Many newly diagnosed folks wonder if they’ll ever have sex again—or if they’ll ever want to. You can get back in the game. Making love might not be quite the same as it was before HIV, but then again, it might be even better
By now, you’ve probably grasped that HIV is not a death sentence. Well, it doesn’t have to kill your sex life either. People who have just found out that they are positive often feel undesirable, even “dangerous or toxic,” as HIV positive New York City psychotherapist Michael Shernoff puts it. But HIV veterans and even some newbies will tell you that you can still have passionate, intimate sex and that it might even be better than before. “Sex is more intense since my diagnosis,” says health care educator Gregory Huang-Cruz, who was diagnosed positive in 1999. “It’s not about racing to get off.”
Putting It Out There
Telling a potential sexual partner you have HIV doesn’t have to spell disaster. “I started disclosing to people who hit on me, thinking it would scare them off. Many people said, ‘OK, we’ll just use protection,’” says Rick Witherspoon of Chesapeake, Virginia, who was diagnosed in 2005. To avoid hurt feelings, Shernoff recommends bringing up your status well before you get intimate. Disclosing to a lover also means you can share the responsibility for keeping your encounter safe. (In some states, you are obligated to disclose. See “Daring to Disclose”). Rejection, of course, happens. “Having no expectations is the safest way to protect yourself,” Shernoff says.
Talking honestly with your partner about which sexual activities you’re both comfortable with is an important way to minimize the risk of transmitting the virus. Anal and vaginal sex carry the highest risk, especially for the receptive partner, although the insertive partner can get HIV this way too. Oral sex is less risky, although condoms or dental dams make it safer. (For more about activities and risk, go to www.poz.com, click on HIV 101 and check out the Positive Sex guide.) Condoms “can make sex monotonous,” says HIV positive educator Debra Lyn McCarthy of Vacaville, California. “You have to come up with ideas to mix it up.” Dyane Haddock of Santa Rosa, California, diagnosed in 1994, likes to wear sexy lingerie and use sex toys. “It’s about trying different things,” she says.
Going All The Way
While HIV pushes some lovers away, it brings others closer. “I thought, ‘Having HIV will show me who really wants to be around me.’” says McCarthy. “I ended up getting back together with my husband.” Since her diagnosis, Haddock says HIV has deepened what sex means. “It’s not all about getting naked and getting in bed,” she says. “It’s about getting to know someone.”
DARING TO GO BARE
Can you ditch the condoms if you’re both HIV positive?

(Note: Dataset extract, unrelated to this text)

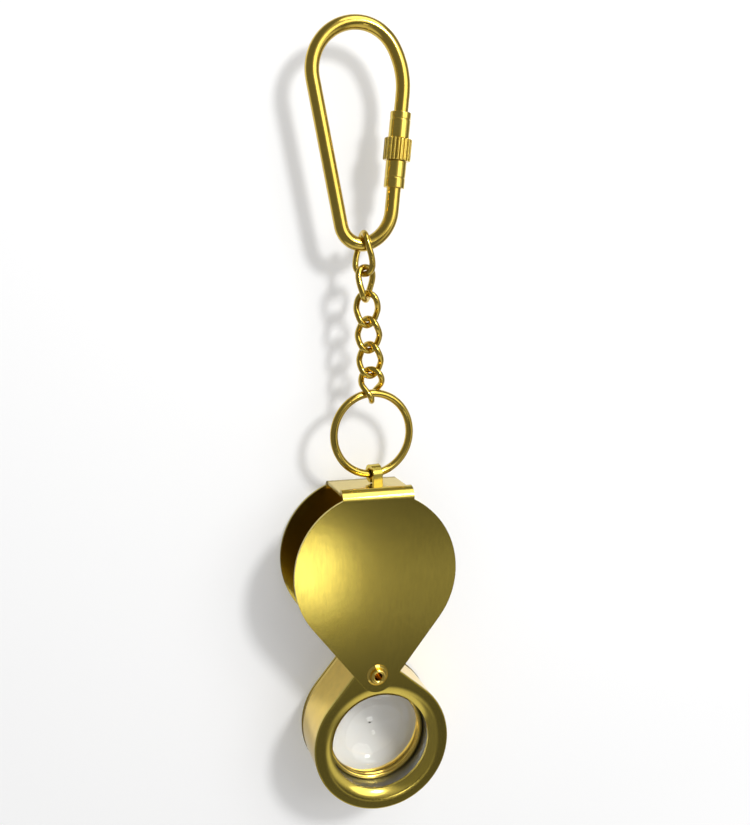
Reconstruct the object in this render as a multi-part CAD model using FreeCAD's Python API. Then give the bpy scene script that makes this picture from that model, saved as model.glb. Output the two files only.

Even if you and your sexual partner have HIV, you’re both still at risk for sexually transmitted infections like herpes, HPV, gonorrhea, hepatitis and chlamydia. Having HIV makes fighting these pests more difficult; some of them can make your HIV more infectious. We also know that going “bareback” can lead to infection with a second strain of HIV (called “superinfection”). The jury is out on how risky this is. If you and your monogamous lover decide not to wear your raincoats, be sure you understand the possible dangers.
Whether you’re a man or a woman, just because you have HIV doesn’t mean you can’t have HIV negative children.
The right treatment can lower the risk of mom transmitting HIV to an unborn child to about 2% and in some cases even less. Pregnant moms should see both an HIV doc and an obstetrician with experience treating positive women to ensure proper care. You might have to switch meds or stop taking them during certain periods. During labor and delivery, mom gets AZT (Retrovir) intravenously; the newborn gets pediatric doses of AZT for six weeks. Most tots can be delivered vaginally.
Positive dads can ask for a process called sperm washing. This technique involves separating sperm from fluid and cells in semen that carry the virus. One hitch: Sperm washing is considered safe, but it’s also expensive and not widely available in the U.S.
Two mixed-status couples on sex and HIV
Gwenn Barringer, 31 (HIV negative) and Shawn Decker, 30 (diagnosed 1987). Together seven years, married in 2004.
Shawn: The good thing about sex with HIV is that there’s no second-guessing. You know what you need to do to protect yourself. My issue is that I’d like to have it more! But that has nothing to do with my status.
Gwenn: HIV hasn’t been a huge issue in terms of sex. Having sex with a condom is actually a little bit better: I like that I don’t have to deal with the mess! We won’t have intercourse without a condom, but we will engage in oral sex without one, but not with him ejaculating.
Tyler TerMeer, 23 (diagnosed 2004), and Charlie Gray, 26 (HIV negative). Together two years.
Tyler: No matter how safe you are, there’s always the “what if?” What if the condom breaks? What if something goes wrong? What if we are so in the moment that we just forget to put on a condom?
Charlie: I think the sex is better. We’re much closer than we were because of Tyler’s diagnosis—being strong for each other has made our relationship stronger. We love each other more, so sex means more and is more intimate.